Let’s work out a better way. Let the perfect square be n^2. It is quite clear that n must be a 2-digit number, so let n = 10a + b, where a and b each represent a digit from 0 to 9 (inclusive). Then,
n^2 = (10a + b)^2 = \boldsymbol{100a^2 + 20ab + b^2}.
Let’s worry about the condition concerning the thousands & hundreds digit later: conditions concerning the tens & ones digit are generally a lot easier to tackle. What can the expression above tell us about the ones and tens digit?
First, only the b^2 term contributes to the ones digit, hence the choice of b completely determines the ones digit. Since n^2 must be even, we have 5 choices for b: 0, 2, 4, 6 and 8. However, the ones digit must be greater than 0 (why?), hence b cannot be 0.

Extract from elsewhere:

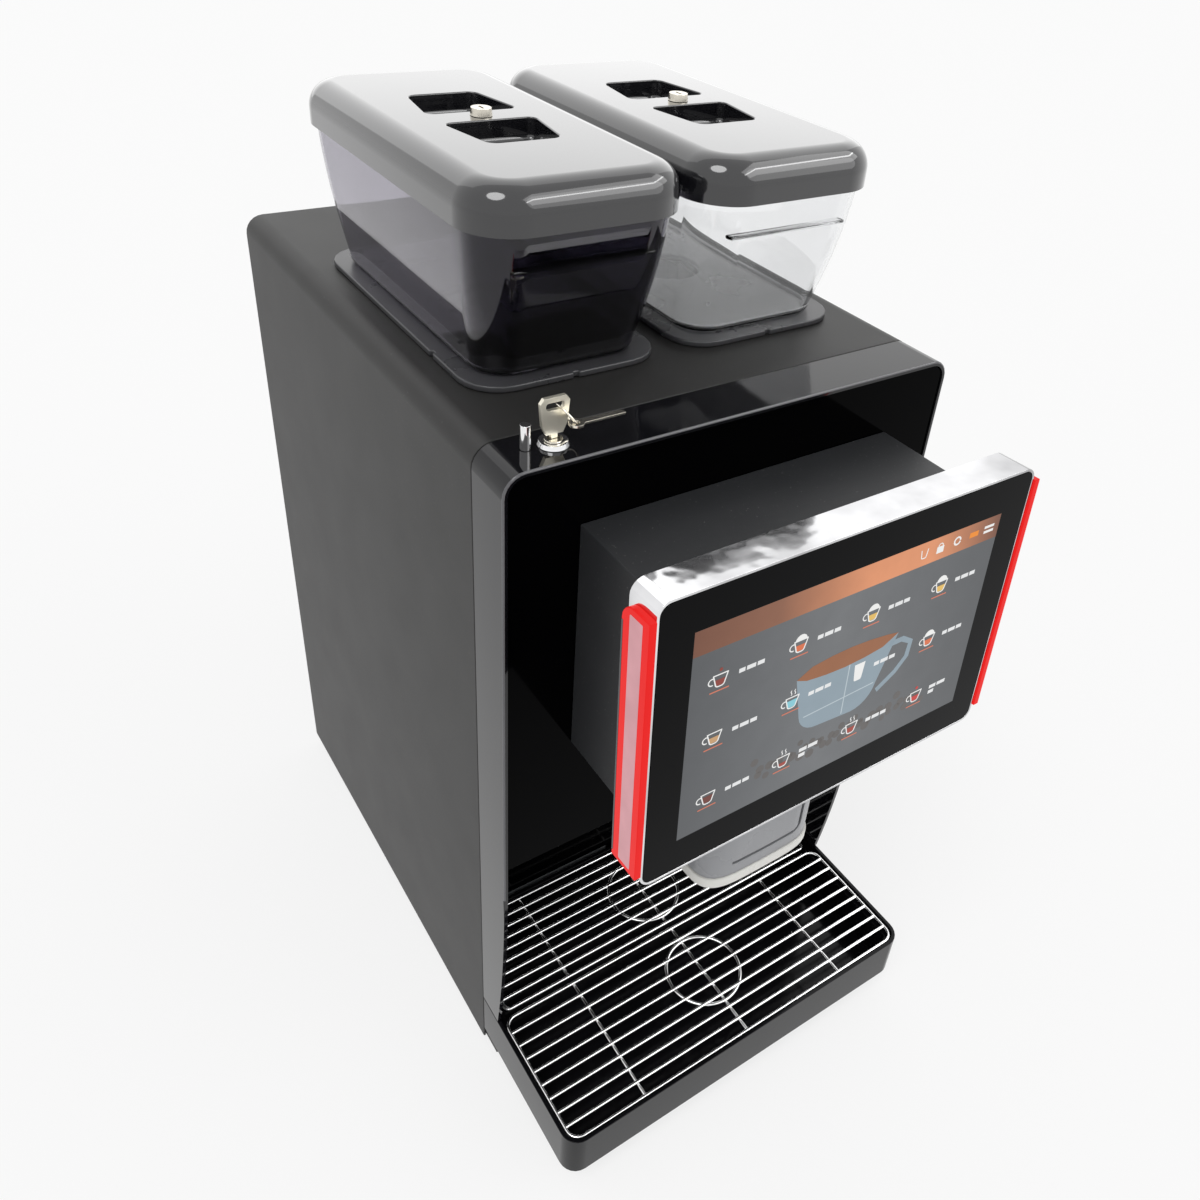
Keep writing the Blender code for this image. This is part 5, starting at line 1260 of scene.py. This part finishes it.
# ---- door ----------------------------------------------------------------------------------------
@dataclass
class Door:
    """Gloss black door with its lock, keys and release pin."""

    edge: float = 0.0012
    bow_width: float = 0.84
    bow_taper: float = 0.22
    taper_rate: float = 1.4
    ring_wire: float = 0.0007

    def build(self) -> None:
        """Make every piece of the door."""
        self.shell()
        refine("front_panel", PANEL_BLACK, 0.0005)
        refine("display_box", BOX_COAT, 0.0008)
        refine("lock_body", CHROME, 0.0006)
        refine("lock_plug", NICKEL, 0.0003)
        self.key()
        refine("spare_key", NICKEL, 0.0002)
        refine("release_pin", CHROME, 0.0007)
        self.ring()

    def shell(self) -> None:
        """The moulded shell, whose outer front edge is rounded and coloured lighter as a painted highlight.
        """
        low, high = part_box("door_shell")
        centre = (low + high) / 2
        form = copied("door_shell")
        sharp = (e for e in edges_at(form, Axis.Y, low.y) if e.calc_face_angle(0) > SHARP_FOLD)
        rim = [
            e for e in sharp
            if all(f.normal.dot(f.calc_center_median() - centre) > 0 for f in e.link_faces)
        ]
        # The rounding's faces take the lighter colour of a painted highlight.
        for face in round_edges(form, rim, self.edge, 3, clamp=False):
            face.material_index = 1
        make_piece("door_shell_skin", form, GLOSS_BLACK, "door", ["door_shell"], edge_finish=DOOR_EDGE_PAINTED_HIGHLIGHT)

    def key(self) -> None:
        """The key, whose bow is narrower than the CAD's and narrows towards its blade."""
        form = copied("key")
        low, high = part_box("key")
        middle, span = (low.x + high.x) / 2, high.z - low.z
        for vert in form.verts:
            drop = (high.z - vert.co.z) / span
            share = self.bow_width - self.bow_taper * min(1, drop * self.taper_rate)
            vert.co.x = middle + (vert.co.x - middle) * share
        make_piece("key_skin", form, KEY_NICKEL, body_of("key"), ["key"], 0.0004)

    def ring(self) -> None:
        """The key ring of round wire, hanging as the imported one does."""
        low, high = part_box("key_ring")
        middle, size = (low + high) / 2, high - low
        across = size.y / 2 - self.ring_wire
        form = hoop(across, self.ring_wire, middle, (size.z, 0, size.x))
        make_piece("key_ring_wire", form, NICKEL, body_of("key_ring"), ["key_ring"], sharp=60)


# ---- display -------------------------------------------------------------------------------------
@dataclass(frozen=True)
class Drink:
    """One drink's mark on the screen: a cup, what fills it and what is over it."""

    place: Span
    ink: str
    fill: float = 0.6
    foam: bool = False
    steam: bool = False
    bead: bool = False
    two_lines: bool = False


COLUMNS = (-0.095, -0.0395, 0.0155, 0.072)
ROWS = (0.036, -0.005, -0.051)
DRINKS = (
    Drink((COLUMNS[0], ROWS[0]), "americano", bead=True),
    Drink((COLUMNS[1], ROWS[0]), "orange", foam=True),
    Drink((COLUMNS[2], ROWS[0]), "yellow", foam=True),
    Drink((COLUMNS[3], ROWS[0]), "yellow", foam=True),
    Drink((COLUMNS[0], ROWS[1]), "mocha"),
    Drink((COLUMNS[1], ROWS[1]), "water", 0.75, steam=True),
    Drink((COLUMNS[3], ROWS[1]), "orange", foam=True),
    Drink((COLUMNS[0], ROWS[2]), "espresso", 0.75),
    Drink((COLUMNS[1], ROWS[2]), "chocolate", 0.35, steam=True, two_lines=True),
    Drink((COLUMNS[2], ROWS[2]), "chocolate", steam=True),
    Drink((COLUMNS[3], ROWS[2]), "strong", bead=True, two_lines=True),
)
MILK_CUP = (0.0127, -0.005)
LABEL_AHEAD = 0.0125  # how far a label starts to the right of its cup's middle
LABEL_TALL = 0.0028
LABEL_GAP = 0.0011
# Each label's rows: how far above its middle they are, and their plates' widths.
ONE_LINE = ((0.0005, (0.0042, 0.0062, 0.0048)),)
TWO_LINES = ((0.0022, (0.006, 0.0075)), (-0.0022, (0.005,)))

# The large cup: the ends of its mouth, its handle's middle line and its fine lines.
MOUTH_LEFT, MOUTH_RIGHT = (-0.038, 0.010), (0.042, 0.013)
HANDLE = [
    (0.036, 0.006), (0.047, 0.006), (0.055, 0.001), (0.054, -0.010), (0.046, -0.019), (0.032, -0.028),
]
HANDLE_WIDTH = 0.0042
FINE_LINES = ([(0.004, 0.004), (0.004, -0.034)], [(-0.028, -0.022), (0.028, -0.020)])
LINE_WIDTH = 0.0008
MOUTH_CURVE = 38  # radians of the mouth's wave per metre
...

Next, the 20ab and b^2 terms both contribute to the tens digit. However, notice that the 20ab term always contributes an even number to the tens digit. Hence, in order for the tens digit to be one less than the ones digit, it must be odd and so the b^2 term must contribute an odd number to the tens digit. This rules out b = 2 and b = 8, so b is either 4 or 6.
We have significantly reduced the number of cases! Now let’s go through each of them.
Case 1: b = 4. Then,
n^2 = 100a^2 + 80a + 16.
In order for the tens digit to be 5, a must be 3 or 8. However, 34^2 = 1156 and 84^2 = 7056 both do not satisfy the condition concerning the thousands and hundreds digit.
Case 2: b = 6. Then,
n^2 = 100a^2 + 120a + 36.
In order for the tens digit to be 5, a must be 1 or 6. 16^2 = 256 is not even 4 digits, while 66^2 = 4356 satisfies all the given conditions.
Hence, the answer is 4356. (In fact, it is the only 4-digit even perfect square to satisfy the given conditions.)